For now, VIPR dragnets are still infrequent enough to be close to the noise floor; they are more of a publicity stunt than anything else (and not always particularly successful ones). But it does mean that the chance of having immigration papers checked on the ferry is very slightly higher than zero.
posted by Dimpy at 11:57 AM on June 26, 2011


I haven't gone for details, but I'm assuming that the paperwork in question is either expired or is not legit. It's common enough in my area that prettymuch everyone basically ignores it. But I was asked if this travel plan would fly, and I'd like to give a more informed opinon than "I dunno, doesn't sound like a good idea."
posted by Ys at 11:59 AM on June 26, 2011


We're kind of foreigners, in that my husband and daughter have Canadian passports though I've retained my American citizenship. We've taken the Cape May Ferry every year for the past three on our way to Chincoteague, and in our experience, everyone in the car gets ID'd as you approach the terminal (while you're still in the car and passing through the gate at the point where you show your ticket). The attention to detail, as far as I could see, is less intense than, say, a US/Canada Customs officer's -- but there's more scrutiny than a Target clerk checking your Visa signature. The information is entered into a computer at that point.
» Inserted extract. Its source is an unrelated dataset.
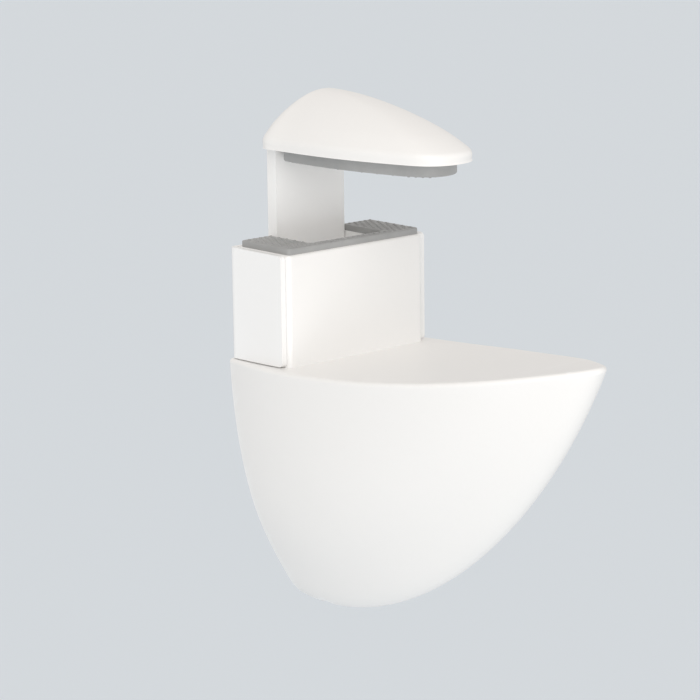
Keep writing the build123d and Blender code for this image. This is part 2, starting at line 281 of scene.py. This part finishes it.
# %% [markdown]
# ## Zinc-plated steel
# Screws, washer, nut and ring are steel with a thin zinc layer. Bright zinc is a pale, slightly
# bluish metal whose gloss is uneven from the barrel that it was plated in. A metallic shader
# with a cloudy tint and a finer noise in its roughness reads as that, without drawn scratches.

# %% The zinc
def zinc_plate(name):
    """Bright zinc on steel: an uneven gloss and a faint tint that drifts."""
    material, tree, shader = new_material(name)
    tint = ramp(tree, noise(tree, scale=260, detail=3, roughness=0.6),
                start=0.35, start_colour=(0.55, 0.565, 0.59),
                end=0.65, end_colour=(0.68, 0.68, 0.67))
    tree.links.new(tint, shader.inputs["Base Color"])
    gloss = to_range(tree, noise(tree, scale=1500, detail=2), low=0.24, high=0.44)
    tree.links.new(gloss, shader.inputs["Roughness"])
    grain = bump(tree, noise(tree, scale=3200, detail=2), distance=0.01 * MM, strength=0.3)
    tree.links.new(grain, shader.inputs["Normal"])
    shader.inputs["Metallic"].default_value = 1.0
    return material


zinc = zinc_plate("zinc")
print("plating:", zinc.name)


# %% [markdown]
# ## Pad rubber
# The pads are moulded from a soft, pale grey rubber. It is matt, with a little sheen where it is
# seen from the side, and its surface has the fine spark grain of its mould.

# %% The rubber
def pad_rubber(name):
    """Matt moulded rubber with a fine mould grain."""
    material, tree, shader = new_material(name)
    tone = ramp(tree, noise(tree, scale=90, detail=3),
                start=0.3, start_colour=(0.33, 0.33, 0.325),
                end=0.7, end_colour=(0.385, 0.385, 0.38))
    tree.links.new(tone, shader.inputs["Base Color"])
    gloss = to_range(tree, noise(tree, scale=2400, detail=2), low=0.62, high=0.8)
    tree.links.new(gloss, shader.inputs["Roughness"])
    mould_grain = noise(tree, scale=4200, detail=2, roughness=0.6)
    grain = bump(tree, mould_grain, distance=0.03 * MM, strength=0.5)
    tree.links.new(grain, shader.inputs["Normal"])
    shader.inputs["Sheen Weight"].default_value = 0.15
    return material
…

We book our tickets online, and I need to provide my driver's license to do that though not the other passenger info, as I recall though I'm not going to the site to check; and then again at the check-in point, along with my passport. I'm NOT advising, but I don't know that they'd know a passenger is a "foreigner" if he had a valid American driver's license. I don't think they'd know what to do with my landing papers or a PR card, as those have never been checked or asked for, we just hand over the passports. I think they just want a formal, official record of who's in the car and passports are the easiest, most consistent and nearly universal thing to accept.
posted by peagood at 2:07 PM on June 26, 2011


Thanks; That gives a pretty good idea of the sitch.